Notions of Optimality
As described above, the global sensitivity \(GS_{F,U}\) of the counting function \(F\) under user-DP is equivalent to the maximum number of contributions that can be made by a user. Using worst-case optimality can severely impact the utility of differentially private mechanisms, since the sensitivity can be in the order of the size of the database. To see why, consider a new pair of neighboring databases under user-DP for counting the number of clicks. Suppose \(D_{i}\) contains a list of links solely contributed by one user \(u\). Its neighboring database \(D_{i}’ = \emptyset\) because all links are removed when one user (\(u\)) is removed. The sensitivity in this case is exactly equal to the size of the database \(|D_{i}|\). Adding Laplace noise \(\frac{GS}{\epsilon}\) in the differentially private mechanism \(M\) would severely degrade performance, especially when the neighboring databases are not worst-case neighboring databases.
Consequently, current user-DP mechanisms use a different notion of sensitivity and/or optimality to lessen performance degradation: local sensitivity and instance optimality. Like global sensitivity, local sensitivity refers to the magnitude by which \(F(\cdot)\) changes when a database is substituted for its neighbor, but this metric is defined for a fixed database \(D_{i}\) and its neighbors (not any pair). Instance optimality adds noise that is dependent on the specific database whose privacy needs to be protected. Worst-case optimality measures the expected performance of a differentially private mechanism for a fixed \(M\) over the set of databases.

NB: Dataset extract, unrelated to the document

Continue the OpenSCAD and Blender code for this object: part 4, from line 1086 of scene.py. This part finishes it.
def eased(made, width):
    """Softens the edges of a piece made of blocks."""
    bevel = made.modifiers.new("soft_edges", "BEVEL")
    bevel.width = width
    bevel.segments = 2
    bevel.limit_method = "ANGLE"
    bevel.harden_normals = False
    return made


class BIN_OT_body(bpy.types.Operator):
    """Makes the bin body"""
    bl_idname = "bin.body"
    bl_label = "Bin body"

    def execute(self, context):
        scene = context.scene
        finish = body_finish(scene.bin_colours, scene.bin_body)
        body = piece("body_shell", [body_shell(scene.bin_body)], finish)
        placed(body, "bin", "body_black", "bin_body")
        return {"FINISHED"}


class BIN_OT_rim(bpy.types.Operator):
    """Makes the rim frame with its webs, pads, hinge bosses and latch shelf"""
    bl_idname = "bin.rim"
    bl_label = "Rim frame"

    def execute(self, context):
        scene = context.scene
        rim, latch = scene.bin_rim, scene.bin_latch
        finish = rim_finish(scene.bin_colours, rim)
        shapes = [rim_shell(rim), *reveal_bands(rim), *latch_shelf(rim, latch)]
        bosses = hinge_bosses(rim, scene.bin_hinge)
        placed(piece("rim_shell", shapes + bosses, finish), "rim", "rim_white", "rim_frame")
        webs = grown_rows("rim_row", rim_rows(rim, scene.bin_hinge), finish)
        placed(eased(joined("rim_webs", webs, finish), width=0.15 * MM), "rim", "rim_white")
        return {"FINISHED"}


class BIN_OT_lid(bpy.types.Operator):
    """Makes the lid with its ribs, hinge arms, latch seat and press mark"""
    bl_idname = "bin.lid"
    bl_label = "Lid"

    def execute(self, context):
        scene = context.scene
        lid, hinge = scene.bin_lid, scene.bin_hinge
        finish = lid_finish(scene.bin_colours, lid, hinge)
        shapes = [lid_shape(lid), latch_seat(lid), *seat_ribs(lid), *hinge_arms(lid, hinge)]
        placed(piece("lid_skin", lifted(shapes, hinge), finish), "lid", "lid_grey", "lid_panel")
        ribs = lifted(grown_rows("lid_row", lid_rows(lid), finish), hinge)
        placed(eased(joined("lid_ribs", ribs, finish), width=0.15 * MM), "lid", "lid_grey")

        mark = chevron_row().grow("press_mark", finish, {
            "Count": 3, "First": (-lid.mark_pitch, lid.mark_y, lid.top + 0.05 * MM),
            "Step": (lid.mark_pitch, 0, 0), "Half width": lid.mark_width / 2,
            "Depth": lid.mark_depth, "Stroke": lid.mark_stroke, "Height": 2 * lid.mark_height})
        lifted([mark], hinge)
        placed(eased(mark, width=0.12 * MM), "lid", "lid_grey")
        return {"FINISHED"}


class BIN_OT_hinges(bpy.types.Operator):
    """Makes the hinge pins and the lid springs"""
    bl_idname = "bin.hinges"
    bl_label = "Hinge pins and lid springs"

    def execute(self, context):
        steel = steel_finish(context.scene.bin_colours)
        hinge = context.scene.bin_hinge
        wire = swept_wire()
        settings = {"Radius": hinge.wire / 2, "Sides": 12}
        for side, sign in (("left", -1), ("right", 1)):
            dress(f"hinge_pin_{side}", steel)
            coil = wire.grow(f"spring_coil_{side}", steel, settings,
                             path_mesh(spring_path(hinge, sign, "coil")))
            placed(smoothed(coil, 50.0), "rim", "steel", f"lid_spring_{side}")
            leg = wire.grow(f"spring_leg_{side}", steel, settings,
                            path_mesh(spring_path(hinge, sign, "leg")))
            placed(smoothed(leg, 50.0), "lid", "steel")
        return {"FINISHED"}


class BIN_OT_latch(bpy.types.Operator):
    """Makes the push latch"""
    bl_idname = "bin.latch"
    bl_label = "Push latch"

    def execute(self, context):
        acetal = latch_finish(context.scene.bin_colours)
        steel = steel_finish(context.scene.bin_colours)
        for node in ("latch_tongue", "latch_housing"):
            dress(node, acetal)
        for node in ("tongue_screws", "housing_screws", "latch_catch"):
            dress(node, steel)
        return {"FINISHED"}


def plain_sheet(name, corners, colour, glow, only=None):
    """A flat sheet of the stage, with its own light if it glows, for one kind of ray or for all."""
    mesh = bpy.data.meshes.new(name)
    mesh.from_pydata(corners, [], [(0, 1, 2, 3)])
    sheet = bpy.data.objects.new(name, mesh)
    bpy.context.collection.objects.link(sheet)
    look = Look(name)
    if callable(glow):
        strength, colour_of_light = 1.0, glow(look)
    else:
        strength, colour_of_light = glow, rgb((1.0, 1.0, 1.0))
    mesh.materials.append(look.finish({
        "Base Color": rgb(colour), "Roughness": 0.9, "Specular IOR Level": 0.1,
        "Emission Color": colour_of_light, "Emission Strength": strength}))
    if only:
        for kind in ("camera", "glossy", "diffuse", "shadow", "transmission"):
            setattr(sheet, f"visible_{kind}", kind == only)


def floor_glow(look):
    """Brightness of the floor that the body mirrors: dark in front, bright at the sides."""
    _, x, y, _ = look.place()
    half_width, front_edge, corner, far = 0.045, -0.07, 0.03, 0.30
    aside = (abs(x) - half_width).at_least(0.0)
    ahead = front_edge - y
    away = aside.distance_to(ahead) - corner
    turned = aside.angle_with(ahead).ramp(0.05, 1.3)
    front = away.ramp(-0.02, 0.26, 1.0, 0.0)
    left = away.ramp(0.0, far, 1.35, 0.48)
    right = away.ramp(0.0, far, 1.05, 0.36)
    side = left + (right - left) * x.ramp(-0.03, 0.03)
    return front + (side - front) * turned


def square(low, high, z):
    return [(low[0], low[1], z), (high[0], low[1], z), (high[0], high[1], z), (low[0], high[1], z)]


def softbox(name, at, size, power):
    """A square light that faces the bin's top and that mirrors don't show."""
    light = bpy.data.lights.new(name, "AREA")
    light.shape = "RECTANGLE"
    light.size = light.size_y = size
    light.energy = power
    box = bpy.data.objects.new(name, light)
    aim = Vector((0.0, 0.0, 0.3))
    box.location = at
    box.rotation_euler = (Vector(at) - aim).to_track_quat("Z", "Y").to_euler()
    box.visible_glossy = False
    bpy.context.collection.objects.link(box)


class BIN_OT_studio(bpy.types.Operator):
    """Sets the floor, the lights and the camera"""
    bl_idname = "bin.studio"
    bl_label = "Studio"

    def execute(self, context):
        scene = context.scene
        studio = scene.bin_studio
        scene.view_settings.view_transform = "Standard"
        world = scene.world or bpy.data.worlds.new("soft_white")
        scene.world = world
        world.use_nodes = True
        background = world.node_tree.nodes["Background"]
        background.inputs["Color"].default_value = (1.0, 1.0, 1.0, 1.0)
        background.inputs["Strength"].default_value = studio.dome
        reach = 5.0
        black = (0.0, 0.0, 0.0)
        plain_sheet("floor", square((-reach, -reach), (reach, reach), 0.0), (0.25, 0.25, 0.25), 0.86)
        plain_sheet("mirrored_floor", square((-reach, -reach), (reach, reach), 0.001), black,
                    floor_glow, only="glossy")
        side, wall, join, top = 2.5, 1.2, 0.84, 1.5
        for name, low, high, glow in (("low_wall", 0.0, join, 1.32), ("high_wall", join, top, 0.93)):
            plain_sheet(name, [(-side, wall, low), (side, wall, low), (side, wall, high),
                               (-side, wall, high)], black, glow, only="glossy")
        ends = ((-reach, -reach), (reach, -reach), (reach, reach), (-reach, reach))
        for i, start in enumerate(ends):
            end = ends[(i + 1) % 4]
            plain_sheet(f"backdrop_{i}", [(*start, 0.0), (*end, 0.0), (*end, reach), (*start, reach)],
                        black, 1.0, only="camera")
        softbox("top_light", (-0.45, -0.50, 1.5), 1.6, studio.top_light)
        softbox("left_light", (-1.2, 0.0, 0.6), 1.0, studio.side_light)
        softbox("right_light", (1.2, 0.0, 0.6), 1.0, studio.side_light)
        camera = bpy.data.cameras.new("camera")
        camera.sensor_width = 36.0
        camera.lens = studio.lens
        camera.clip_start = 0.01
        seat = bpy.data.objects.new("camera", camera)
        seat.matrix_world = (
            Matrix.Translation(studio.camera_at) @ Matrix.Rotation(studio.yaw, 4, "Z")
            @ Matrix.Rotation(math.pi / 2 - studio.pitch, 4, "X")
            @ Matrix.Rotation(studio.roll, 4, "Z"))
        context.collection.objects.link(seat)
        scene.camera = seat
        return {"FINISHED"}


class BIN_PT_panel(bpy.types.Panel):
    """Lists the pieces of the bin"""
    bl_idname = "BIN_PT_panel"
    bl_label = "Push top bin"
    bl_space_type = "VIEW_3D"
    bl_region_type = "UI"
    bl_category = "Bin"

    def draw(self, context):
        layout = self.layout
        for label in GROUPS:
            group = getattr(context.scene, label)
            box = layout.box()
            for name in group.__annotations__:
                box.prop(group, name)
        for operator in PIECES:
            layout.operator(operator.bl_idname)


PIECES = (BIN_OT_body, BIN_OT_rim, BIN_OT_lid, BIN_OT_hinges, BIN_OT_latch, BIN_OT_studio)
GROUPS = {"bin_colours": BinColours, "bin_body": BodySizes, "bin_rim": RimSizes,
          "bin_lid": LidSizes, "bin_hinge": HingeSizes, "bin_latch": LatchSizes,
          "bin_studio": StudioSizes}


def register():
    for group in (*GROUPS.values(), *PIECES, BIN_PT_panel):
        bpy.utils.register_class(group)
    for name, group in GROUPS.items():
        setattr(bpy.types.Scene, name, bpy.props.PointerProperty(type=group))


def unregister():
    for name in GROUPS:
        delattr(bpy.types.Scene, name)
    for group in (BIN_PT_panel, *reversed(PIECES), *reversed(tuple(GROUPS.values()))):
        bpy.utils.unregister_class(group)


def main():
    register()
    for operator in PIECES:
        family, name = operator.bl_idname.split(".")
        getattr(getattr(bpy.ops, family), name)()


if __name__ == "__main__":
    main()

On the other hand, instance optimality measures the expected performance of a mechanism for a fixed database \(D_{i}\) over a family of differentially private mechanisms.
Observe that we can always find a mechanism that has perfect utility for the specific database \(D_{i}\) (e.g. \(M(D_{i}) \equiv F(D_{i})\)). This mechanism could have high error on other instances \(\bar{D}\) when \(M(D_{i}) = F(D_{i}) \neq F(\bar{D})\). Relaxed notions of neighborhood optimality mitigate this problem. Instead of finding a mechanism that just performs well on \(D_{i}\), we try to find one that performs well over all databases in the neighborhood of \(D_{i}\), where the distance \(d(D_{i}, D_{i}’)\) between the databases is at most some constant \(\rho\).
However, just considering neighborhood optimality is not enough for user-DP mechanisms. Neighboring databases in the user space can still result in sensitivity in the order of the database size: to get \(D_{i}’\) we can add a user who contributes \(O(|D_{i}|)\) items. Hence, we consider down neighbors of \(D_{i}\), i.e., databases that are subsets of \(D_{i}\) instead. Note that it is possible for down neighbors to differ in \(O(|D_{i}|)\) too. Suppose a user with \(O(|D_{i}|)\) items exists in the database. We can remove this user to get a valid down neighbor database. But if there is no such user, down neighborhood optimality allows a differentially private mechanism to not add more noise than required for \(D_{i}\). Remember that this notion of down neighbors is just for utility and not privacy. User-DP mechanisms still need to produce nearly indistinguishable outputs on any \(D, D’\); instance optimality simply allows a mechanism to adaptively add noise based on the database being protected to minimize performance degradation.
References
Dwork, C., Naor, M., Pitassi, T., & Rothblum, G. N. (2010, June). Differential privacy under continual observation. In Proceedings of the forty-second ACM symposium on Theory of computing (pp. 715-724).
Dong, W., Luo, Q., & Yi, K. Continual Observation under User-level Differential Privacy.
McSherry, F. D. (2009, June). Privacy integrated queries: an extensible platform for privacy-preserving data analysis. In Proceedings of the 2009 ACM SIGMOD International Conference on Management of data (pp. 19-30).
Dwork, C., & Roth, A. (2014). The algorithmic foundations of differential privacy. Foundations and Trends® in Theoretical Computer Science, 9(3–4), 211-407.
Fang, J., Dong, W., & Yi, K. (2022, November). Shifted Inverse: A General Mechanism for Monotonic Functions under User Differential Privacy. In Proceedings of the 2022 ACM SIGSAC Conference on Computer and Communications Security (pp. 1009-1022).
Asi, H., & Duchi, J. C. (2020). Near instance-optimality in differential privacy. arXiv preprint arXiv:2005.10630.